# PROBLEM:
Go through the data below and gather each line containing "from".

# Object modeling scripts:
☆ ☆ ☆

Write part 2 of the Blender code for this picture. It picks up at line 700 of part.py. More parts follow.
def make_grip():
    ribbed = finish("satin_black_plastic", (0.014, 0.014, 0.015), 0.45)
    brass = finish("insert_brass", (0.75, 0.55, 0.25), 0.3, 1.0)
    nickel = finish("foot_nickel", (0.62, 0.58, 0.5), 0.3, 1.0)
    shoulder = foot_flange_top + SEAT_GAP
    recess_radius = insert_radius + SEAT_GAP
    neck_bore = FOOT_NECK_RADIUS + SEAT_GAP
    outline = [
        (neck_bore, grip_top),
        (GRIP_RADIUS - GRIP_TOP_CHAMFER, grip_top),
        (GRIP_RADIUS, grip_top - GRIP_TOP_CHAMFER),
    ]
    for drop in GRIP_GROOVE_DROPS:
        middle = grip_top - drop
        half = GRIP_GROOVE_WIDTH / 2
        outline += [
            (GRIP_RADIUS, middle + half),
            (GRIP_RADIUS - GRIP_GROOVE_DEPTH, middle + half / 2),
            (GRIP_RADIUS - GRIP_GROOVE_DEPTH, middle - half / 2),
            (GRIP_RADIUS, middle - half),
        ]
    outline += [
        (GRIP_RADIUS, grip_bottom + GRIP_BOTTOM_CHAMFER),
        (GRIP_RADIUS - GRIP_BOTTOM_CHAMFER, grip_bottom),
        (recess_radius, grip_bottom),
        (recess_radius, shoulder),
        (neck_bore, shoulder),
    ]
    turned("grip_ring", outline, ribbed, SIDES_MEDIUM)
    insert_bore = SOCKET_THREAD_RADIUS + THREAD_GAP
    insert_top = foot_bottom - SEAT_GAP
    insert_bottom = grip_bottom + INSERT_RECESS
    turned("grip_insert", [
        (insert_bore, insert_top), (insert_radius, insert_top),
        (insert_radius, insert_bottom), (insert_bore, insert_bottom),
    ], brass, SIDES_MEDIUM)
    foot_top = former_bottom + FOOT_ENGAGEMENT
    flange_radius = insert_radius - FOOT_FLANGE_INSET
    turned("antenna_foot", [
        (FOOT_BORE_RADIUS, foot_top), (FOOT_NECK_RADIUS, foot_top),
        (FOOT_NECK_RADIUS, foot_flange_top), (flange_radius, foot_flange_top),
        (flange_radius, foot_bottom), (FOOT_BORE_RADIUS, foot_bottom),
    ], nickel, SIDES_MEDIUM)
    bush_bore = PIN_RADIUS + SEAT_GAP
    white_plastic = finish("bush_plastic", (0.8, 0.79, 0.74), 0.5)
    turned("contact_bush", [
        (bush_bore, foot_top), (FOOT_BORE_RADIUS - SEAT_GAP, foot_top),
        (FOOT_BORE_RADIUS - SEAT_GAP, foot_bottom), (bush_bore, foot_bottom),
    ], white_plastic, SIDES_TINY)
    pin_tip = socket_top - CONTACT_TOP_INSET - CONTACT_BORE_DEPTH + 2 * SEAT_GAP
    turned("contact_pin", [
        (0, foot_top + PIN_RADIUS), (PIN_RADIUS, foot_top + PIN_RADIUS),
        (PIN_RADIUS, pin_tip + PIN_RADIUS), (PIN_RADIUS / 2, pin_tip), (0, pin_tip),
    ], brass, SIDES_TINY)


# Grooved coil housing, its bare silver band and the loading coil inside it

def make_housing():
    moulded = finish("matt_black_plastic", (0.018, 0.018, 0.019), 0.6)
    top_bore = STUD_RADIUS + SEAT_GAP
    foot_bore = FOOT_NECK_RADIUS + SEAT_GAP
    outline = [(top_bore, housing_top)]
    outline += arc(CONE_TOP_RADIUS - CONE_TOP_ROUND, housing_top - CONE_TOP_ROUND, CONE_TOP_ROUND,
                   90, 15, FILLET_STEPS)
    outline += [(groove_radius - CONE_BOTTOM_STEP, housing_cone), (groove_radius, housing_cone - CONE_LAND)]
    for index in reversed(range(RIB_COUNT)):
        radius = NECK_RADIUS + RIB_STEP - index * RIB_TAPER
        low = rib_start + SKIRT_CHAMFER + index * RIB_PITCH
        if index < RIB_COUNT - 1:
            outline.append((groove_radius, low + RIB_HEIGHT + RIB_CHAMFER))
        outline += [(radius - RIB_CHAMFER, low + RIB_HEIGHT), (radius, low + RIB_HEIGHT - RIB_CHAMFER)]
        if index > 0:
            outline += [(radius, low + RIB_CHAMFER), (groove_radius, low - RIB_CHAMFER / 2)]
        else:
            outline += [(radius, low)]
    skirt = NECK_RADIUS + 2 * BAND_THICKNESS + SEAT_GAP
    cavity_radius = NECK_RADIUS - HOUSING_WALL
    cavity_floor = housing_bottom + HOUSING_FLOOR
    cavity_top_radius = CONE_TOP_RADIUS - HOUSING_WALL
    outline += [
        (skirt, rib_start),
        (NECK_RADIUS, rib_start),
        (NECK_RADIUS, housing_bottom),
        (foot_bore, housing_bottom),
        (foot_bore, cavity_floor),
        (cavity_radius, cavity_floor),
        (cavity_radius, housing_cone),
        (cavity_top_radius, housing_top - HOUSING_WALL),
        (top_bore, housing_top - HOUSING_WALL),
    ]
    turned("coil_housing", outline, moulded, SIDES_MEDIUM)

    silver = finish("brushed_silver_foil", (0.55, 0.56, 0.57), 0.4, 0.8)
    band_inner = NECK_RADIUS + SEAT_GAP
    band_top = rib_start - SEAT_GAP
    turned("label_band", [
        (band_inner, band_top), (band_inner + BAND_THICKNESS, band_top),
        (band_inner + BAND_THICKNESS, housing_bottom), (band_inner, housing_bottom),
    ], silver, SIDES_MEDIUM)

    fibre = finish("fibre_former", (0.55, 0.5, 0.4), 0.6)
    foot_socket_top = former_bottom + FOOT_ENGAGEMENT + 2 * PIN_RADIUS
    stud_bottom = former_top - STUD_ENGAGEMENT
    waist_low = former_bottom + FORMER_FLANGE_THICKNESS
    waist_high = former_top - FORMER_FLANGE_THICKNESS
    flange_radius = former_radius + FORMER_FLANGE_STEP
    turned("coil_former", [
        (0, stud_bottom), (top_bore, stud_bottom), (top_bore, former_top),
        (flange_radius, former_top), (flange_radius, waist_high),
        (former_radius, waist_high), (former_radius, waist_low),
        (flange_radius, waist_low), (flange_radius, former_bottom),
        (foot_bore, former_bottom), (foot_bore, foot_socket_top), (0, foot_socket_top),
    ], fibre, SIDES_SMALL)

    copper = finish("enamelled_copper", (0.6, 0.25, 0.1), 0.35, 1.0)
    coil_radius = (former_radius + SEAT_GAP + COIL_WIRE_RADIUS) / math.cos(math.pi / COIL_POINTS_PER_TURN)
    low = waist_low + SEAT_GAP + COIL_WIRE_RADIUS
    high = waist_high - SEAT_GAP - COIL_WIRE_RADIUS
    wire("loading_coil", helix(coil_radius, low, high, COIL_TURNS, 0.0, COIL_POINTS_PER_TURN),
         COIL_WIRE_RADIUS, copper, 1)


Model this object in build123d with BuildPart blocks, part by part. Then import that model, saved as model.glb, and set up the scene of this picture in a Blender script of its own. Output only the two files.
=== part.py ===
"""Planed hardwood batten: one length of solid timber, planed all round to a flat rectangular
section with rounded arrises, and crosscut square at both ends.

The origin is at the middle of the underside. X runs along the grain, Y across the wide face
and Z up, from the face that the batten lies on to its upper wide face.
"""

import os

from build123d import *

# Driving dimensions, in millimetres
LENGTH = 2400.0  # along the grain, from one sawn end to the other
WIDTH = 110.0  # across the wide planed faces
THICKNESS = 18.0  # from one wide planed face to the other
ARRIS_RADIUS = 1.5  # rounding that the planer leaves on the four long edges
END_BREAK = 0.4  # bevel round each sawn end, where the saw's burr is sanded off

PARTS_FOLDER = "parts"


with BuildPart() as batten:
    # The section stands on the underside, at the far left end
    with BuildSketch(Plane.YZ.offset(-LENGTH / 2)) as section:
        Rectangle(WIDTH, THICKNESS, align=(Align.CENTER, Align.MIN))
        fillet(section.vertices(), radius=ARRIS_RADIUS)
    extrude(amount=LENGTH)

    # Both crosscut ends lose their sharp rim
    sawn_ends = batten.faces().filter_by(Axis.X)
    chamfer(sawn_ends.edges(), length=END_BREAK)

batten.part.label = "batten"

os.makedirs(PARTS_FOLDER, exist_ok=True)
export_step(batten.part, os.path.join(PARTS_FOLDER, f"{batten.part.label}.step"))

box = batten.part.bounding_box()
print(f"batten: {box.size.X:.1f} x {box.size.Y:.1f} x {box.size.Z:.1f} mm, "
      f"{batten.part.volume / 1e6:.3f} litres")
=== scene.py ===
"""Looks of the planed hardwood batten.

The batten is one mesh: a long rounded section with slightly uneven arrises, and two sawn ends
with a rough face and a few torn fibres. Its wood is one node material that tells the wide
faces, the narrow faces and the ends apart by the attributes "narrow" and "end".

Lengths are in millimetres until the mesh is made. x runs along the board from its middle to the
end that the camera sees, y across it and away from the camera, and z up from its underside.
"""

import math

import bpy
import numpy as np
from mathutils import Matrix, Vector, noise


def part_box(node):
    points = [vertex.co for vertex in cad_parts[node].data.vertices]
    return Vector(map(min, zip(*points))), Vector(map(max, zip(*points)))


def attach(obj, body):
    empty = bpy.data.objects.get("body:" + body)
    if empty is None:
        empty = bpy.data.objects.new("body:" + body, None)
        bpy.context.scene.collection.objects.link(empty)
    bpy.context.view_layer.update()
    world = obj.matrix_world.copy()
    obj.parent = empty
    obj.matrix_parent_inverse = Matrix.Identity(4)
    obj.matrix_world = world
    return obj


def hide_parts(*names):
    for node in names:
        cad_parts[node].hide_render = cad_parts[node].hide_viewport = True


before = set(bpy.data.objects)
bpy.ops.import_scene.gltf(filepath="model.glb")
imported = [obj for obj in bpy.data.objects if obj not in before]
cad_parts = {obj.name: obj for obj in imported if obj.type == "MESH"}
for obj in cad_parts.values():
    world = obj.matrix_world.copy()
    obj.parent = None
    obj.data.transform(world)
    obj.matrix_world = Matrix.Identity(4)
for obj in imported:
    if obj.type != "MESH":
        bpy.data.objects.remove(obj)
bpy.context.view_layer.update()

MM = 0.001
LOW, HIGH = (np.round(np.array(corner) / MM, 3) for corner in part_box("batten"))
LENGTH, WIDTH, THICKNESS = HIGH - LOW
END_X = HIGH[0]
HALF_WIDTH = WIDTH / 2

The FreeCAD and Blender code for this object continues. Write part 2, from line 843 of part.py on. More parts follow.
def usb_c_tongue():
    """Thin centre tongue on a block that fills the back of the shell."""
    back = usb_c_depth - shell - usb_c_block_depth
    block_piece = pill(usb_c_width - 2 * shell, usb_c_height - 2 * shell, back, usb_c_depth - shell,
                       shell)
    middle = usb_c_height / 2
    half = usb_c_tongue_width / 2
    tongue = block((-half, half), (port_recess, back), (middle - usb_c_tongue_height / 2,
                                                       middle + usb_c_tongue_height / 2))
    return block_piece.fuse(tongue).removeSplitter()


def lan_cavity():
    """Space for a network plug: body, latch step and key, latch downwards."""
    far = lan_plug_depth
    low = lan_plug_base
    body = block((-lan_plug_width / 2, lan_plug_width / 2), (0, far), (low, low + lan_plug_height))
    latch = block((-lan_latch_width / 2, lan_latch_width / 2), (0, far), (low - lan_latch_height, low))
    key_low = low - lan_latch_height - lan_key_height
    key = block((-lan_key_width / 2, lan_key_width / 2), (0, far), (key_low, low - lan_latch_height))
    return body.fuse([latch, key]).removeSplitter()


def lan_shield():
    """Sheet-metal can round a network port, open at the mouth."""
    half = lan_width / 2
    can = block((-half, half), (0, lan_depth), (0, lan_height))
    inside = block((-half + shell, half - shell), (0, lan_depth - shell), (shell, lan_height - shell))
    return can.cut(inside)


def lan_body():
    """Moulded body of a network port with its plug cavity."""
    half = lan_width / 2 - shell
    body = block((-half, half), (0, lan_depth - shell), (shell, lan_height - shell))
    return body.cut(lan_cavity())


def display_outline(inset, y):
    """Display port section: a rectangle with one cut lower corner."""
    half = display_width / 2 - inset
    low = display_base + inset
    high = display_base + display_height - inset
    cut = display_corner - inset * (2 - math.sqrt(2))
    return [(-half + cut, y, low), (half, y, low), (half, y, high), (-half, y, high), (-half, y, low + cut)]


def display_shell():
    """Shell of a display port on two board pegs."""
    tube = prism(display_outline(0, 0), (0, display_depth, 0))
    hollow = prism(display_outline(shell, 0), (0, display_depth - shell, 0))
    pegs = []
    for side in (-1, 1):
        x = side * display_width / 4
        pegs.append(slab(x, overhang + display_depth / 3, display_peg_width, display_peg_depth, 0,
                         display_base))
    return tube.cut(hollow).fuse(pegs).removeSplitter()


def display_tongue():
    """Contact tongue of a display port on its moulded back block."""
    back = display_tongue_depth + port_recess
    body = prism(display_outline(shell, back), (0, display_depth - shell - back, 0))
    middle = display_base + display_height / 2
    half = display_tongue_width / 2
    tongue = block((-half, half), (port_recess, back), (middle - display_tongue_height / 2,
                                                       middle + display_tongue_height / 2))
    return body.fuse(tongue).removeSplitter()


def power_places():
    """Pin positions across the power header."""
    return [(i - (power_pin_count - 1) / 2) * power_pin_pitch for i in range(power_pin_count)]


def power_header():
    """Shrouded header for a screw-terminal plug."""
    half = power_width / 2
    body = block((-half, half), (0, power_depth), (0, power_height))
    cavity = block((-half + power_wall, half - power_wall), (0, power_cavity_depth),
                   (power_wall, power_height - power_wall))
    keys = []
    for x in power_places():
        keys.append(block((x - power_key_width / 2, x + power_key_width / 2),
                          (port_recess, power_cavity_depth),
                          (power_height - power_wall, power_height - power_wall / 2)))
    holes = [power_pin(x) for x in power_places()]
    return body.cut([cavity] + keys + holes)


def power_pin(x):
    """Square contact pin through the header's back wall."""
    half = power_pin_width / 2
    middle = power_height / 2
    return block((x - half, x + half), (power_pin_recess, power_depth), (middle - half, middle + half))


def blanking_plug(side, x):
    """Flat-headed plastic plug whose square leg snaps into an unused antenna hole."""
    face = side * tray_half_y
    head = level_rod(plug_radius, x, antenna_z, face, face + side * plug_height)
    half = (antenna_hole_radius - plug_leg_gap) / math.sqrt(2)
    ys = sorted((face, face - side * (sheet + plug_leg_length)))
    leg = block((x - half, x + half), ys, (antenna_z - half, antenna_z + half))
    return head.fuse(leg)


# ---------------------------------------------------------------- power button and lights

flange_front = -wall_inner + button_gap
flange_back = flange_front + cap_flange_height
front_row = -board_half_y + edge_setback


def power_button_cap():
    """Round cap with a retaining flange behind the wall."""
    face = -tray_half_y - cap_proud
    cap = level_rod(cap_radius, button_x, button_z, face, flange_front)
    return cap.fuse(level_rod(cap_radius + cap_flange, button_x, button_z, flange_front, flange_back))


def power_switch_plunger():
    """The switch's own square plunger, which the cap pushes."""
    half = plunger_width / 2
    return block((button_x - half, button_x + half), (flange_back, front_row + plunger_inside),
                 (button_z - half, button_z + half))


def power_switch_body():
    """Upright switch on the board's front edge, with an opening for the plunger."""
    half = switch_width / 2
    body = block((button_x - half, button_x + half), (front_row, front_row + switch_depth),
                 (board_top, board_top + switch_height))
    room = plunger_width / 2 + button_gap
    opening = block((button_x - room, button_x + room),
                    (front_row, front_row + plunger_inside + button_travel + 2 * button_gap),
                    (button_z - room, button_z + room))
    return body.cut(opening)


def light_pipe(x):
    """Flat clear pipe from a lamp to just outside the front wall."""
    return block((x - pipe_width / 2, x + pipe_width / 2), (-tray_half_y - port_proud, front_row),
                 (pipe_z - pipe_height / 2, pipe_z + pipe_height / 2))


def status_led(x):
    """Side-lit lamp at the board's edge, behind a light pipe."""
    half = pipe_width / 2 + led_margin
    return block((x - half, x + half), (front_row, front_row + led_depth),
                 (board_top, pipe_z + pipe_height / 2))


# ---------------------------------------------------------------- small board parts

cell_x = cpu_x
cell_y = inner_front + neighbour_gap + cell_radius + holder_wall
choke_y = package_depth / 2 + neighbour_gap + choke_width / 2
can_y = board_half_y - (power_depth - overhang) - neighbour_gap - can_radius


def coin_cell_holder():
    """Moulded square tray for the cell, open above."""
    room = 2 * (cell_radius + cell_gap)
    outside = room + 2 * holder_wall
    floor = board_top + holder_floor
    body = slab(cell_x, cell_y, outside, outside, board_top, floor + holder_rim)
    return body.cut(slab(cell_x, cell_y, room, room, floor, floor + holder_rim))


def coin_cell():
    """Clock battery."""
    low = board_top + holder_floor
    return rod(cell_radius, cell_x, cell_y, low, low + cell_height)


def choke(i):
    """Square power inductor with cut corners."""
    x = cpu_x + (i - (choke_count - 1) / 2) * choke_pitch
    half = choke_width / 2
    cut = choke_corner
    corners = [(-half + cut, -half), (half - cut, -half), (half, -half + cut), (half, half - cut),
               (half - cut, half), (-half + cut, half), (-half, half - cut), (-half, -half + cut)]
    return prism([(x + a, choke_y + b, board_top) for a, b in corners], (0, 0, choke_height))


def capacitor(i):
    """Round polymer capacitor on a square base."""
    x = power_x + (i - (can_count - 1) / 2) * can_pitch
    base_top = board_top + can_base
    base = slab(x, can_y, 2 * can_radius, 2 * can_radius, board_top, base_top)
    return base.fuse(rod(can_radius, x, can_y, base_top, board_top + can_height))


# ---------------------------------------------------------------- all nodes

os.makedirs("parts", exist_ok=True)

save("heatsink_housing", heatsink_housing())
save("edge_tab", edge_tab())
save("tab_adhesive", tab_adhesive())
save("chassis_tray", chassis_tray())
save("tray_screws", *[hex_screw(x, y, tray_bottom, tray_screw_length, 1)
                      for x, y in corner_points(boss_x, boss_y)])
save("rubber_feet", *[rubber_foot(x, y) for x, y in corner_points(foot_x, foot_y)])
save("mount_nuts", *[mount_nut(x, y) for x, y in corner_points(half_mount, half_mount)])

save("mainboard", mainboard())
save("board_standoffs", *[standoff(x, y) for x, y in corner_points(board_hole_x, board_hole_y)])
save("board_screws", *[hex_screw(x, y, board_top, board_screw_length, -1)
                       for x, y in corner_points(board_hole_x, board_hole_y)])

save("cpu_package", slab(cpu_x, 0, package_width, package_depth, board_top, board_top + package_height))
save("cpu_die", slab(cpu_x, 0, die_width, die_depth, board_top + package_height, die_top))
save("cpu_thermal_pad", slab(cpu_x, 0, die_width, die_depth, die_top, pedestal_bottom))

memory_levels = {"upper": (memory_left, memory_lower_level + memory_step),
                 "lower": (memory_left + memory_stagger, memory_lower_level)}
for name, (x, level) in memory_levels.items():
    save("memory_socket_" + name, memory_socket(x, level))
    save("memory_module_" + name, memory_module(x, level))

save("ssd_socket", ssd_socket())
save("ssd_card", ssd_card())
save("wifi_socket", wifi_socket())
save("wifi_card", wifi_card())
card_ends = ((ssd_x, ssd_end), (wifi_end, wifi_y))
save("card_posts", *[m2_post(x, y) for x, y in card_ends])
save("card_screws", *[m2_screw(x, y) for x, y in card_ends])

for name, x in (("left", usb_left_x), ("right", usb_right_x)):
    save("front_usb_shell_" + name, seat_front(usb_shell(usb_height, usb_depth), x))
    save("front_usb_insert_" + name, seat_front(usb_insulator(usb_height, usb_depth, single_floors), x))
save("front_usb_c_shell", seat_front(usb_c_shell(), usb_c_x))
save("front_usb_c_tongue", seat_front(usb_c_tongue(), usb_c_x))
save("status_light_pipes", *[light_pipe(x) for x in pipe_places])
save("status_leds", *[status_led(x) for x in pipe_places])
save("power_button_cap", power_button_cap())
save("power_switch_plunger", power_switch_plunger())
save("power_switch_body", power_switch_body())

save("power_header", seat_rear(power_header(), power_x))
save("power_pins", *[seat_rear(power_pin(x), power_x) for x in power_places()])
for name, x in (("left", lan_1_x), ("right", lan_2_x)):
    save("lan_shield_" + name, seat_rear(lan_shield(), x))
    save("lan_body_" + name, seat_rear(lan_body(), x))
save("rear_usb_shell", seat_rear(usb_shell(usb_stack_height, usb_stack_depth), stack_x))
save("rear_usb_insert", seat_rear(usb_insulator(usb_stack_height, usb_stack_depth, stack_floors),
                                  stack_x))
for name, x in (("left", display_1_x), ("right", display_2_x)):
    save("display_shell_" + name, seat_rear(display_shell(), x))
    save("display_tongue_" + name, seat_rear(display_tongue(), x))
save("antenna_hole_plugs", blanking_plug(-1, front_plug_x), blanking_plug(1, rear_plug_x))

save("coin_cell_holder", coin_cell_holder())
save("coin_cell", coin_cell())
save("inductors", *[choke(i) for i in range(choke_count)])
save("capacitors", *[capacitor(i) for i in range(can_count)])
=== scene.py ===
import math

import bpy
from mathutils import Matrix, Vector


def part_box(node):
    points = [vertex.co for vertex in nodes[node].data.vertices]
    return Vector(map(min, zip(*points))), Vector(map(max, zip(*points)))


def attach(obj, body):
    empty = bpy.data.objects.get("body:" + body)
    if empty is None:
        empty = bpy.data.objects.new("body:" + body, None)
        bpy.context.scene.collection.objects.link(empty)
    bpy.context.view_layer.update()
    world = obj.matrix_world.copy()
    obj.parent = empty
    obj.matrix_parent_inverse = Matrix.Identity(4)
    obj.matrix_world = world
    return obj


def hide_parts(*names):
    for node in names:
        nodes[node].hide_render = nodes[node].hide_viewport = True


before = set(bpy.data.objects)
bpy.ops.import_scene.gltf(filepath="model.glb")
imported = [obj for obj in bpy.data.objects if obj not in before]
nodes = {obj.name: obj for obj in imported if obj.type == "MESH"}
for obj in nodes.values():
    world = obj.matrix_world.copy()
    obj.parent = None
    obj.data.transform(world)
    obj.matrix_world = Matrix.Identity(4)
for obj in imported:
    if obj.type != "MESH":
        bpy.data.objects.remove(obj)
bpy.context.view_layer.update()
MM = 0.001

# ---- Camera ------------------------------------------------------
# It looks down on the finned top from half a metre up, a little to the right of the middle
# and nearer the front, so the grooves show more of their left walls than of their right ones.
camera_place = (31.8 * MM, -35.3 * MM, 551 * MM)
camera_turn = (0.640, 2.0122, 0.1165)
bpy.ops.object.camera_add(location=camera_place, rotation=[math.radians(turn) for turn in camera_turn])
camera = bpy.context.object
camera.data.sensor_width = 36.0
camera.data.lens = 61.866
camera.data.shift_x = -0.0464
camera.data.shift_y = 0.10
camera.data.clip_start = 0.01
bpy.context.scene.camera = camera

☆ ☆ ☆

# RESULT OF THIS EXERCISE:
and Z up, from the face that the batten lies on to its upper wide face.
from build123d import *
LENGTH = 2400.0  # along the grain, from one sawn end to the other
THICKNESS = 18.0  # from one wide planed face to the other
Lengths are in millimetres until the mesh is made. x runs along the board from its middle to the
end that the camera sees, y across it and away from the camera, and z up from its underside.
from mathutils import Matrix, Vector, noise
The FreeCAD and Blender code for this object continues. Write part 2, from line 843 of part.py on. More parts follow.
    """Flat clear pipe from a lamp to just outside the front wall."""
from mathutils import Matrix, Vector
# It looks down on the finned top from half a metre up, a little to the right of the middle